Another publicly-owned miller, Miwani Sugar, closed shop in 2012 under the weight of debts. Mumias Sugar, owned 20 per cent by the State, is the only listed sugar miller in Kenya.
The private players in the industry include West Kenya, Soin, Kibos, Butali, Transmara and Sukari industries. They have also started feeling the pinch of imported sugar, which has forced them to cut cane prices by almost half due to a sudden drop in prices caused by illegal imports.
The main elements leading to Kenya’s high production costs are associated with milling, cane transport, seed cane prices and the 18-month cane maturity period especially in Western Kenya, which controls the bulk of the national sugar production.

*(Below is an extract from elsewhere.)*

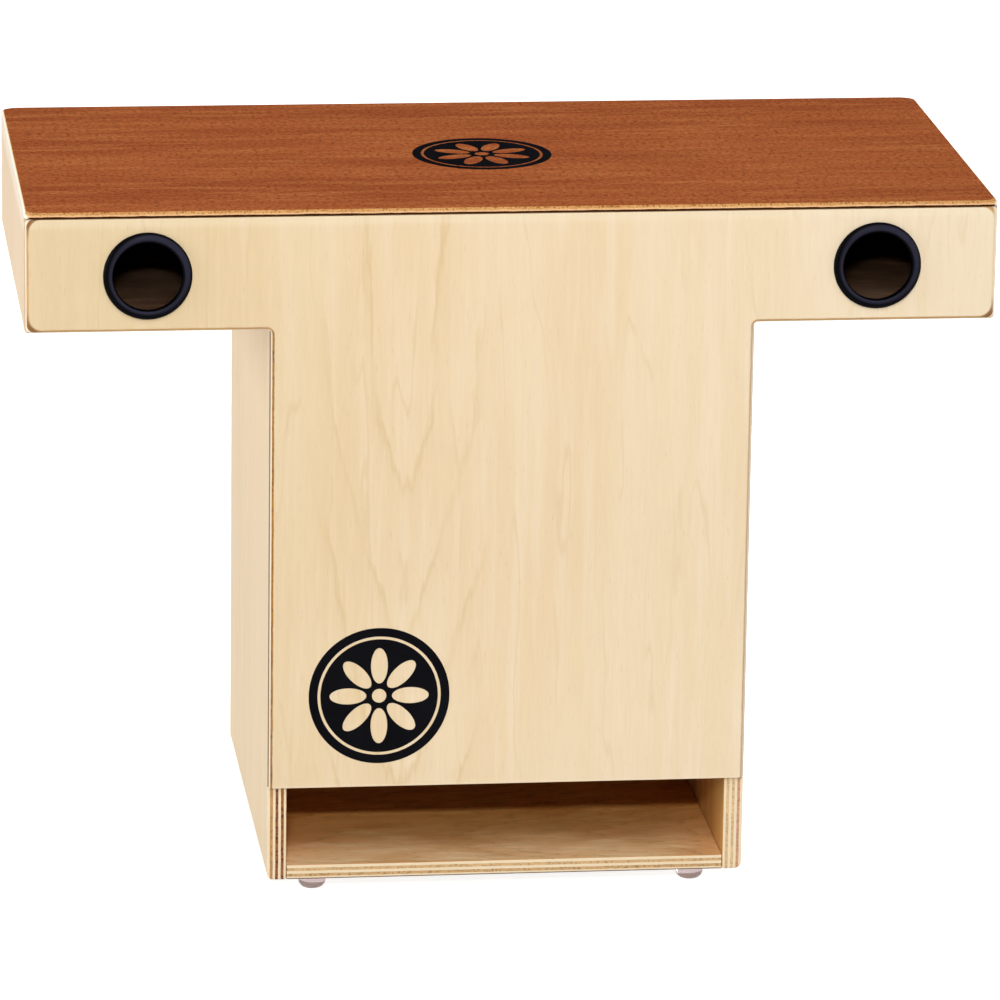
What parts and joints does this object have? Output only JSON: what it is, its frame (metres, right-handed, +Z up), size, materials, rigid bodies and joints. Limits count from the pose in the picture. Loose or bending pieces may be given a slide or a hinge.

Over-reliance on smallholder farmers for cane production has further resulted in erratic supply to factories due to their dependence on rain-fed agriculture rather than large scale commercial estates under irrigation.
It is hoped that the suspension of Mr Kebati will awaken the government to take steps to improve the sugar industry’s competitiveness by weeding out illegal sugar importers and reducing production costs. The government has vowed to privatise the State-owned sugar millers by the end of this year, but little has been done to revitalise the struggling sector.